Efeitos da violência
O levantamento também identificou que 14% dos cuidadores gritam ou brigam com crianças como forma de correção. Entre os que admitem o uso da agressão física, 40% acreditam que isso gera mais respeito à autoridade. Porém, 33% reconhecem que a consequência pode ser o desenvolvimento de comportamentos agressivos e 21% entendem que a violência pode causar baixa autoestima e falta de confiança nas crianças.
A Fundação reforça que nenhuma forma de violência é inofensiva e alerta para os danos físicos, emocionais e cognitivos provocados por agressões. Mariana Luz acrescenta: “A violência, as palmadas e as violações de direitos são obstáculos diretos ao desenvolvimento infantil.”
Brincar ainda é subvalorizado
Outro dado alarmante da pesquisa é que 84% dos entrevistados não sabem que a primeira infância é o período mais importante para o desenvolvimento humano. Apenas 2% souberam identificar corretamente que essa fase vai do nascimento até os 6 anos.
“Todos os picos de desenvolvimento físico, motor, cognitivo e socioemocional acontecem nesse período.

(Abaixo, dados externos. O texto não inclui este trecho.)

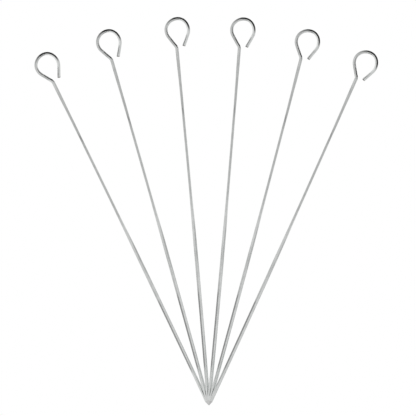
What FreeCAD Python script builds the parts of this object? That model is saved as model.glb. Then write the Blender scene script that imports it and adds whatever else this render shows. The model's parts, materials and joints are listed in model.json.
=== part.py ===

O cérebro realiza 1 milhão de sinapses por segundo, e 90% das conexões cerebrais são formadas até os 6 anos”, destaca Mariana.
Quando questionados sobre o que consideram mais importante para o desenvolvimento infantil, 96% citaram “ensinar a respeitar os mais velhos”, enquanto práticas fundamentais como brincar (63%), frequentar creche ou pré-escola (81%) e conversar com a criança (88%) apareceram em menor proporção.
“O brincar é o eixo da aprendizagem nessa fase, e ainda assim é pouco valorizado”, alerta a diretora.
Tempo de tela preocupa especialistas
A pesquisa também mostra que as crianças brasileiras de até 6 anos passam, em média, duas horas por dia em frente a telas (televisão, celular, tablet ou computador). Em 40% dos casos, o tempo varia entre duas a três horas diárias.
A Sociedade Brasileira de Pediatria (SBP) recomenda que crianças com menos de 2 anos não tenham nenhum contato com telas e, entre 2 e 5 anos, que o tempo seja limitado a no máximo uma hora por dia, sempre com supervisão de um adulto.
Mariana Luz reconhece que, em muitos casos, o uso excessivo das telas reflete a ausência de alternativas. “Às vezes, a pessoa não tem com quem deixar a criança. Uma solução é incluí-la na rotina da casa, como ajudar a estender roupas ou organizar objetos, ao invés de deixá-la sozinha diante de uma tela”, sugere.
A importância das políticas públicas
A diretora também reforça que a responsabilidade pela primeira infância é coletiva. “A Constituição diz que a responsabilidade é da família, da sociedade e do Estado”, afirma. Ela cita decisão do Supremo Tribunal Federal (STF) de 2022, que obriga o Estado a garantir vagas em creches e pré-escolas para crianças de até 5 anos.
Citando o Nobel de Economia James Heckman, Mariana lembra que investir na primeira infância traz retorno significativo para a sociedade: “Para cada dólar investido, sete são retornados em benefícios sociais.”
A pesquisa integra as ações do Agosto Verde, campanha nacional de conscientização sobre a importância da primeira infância.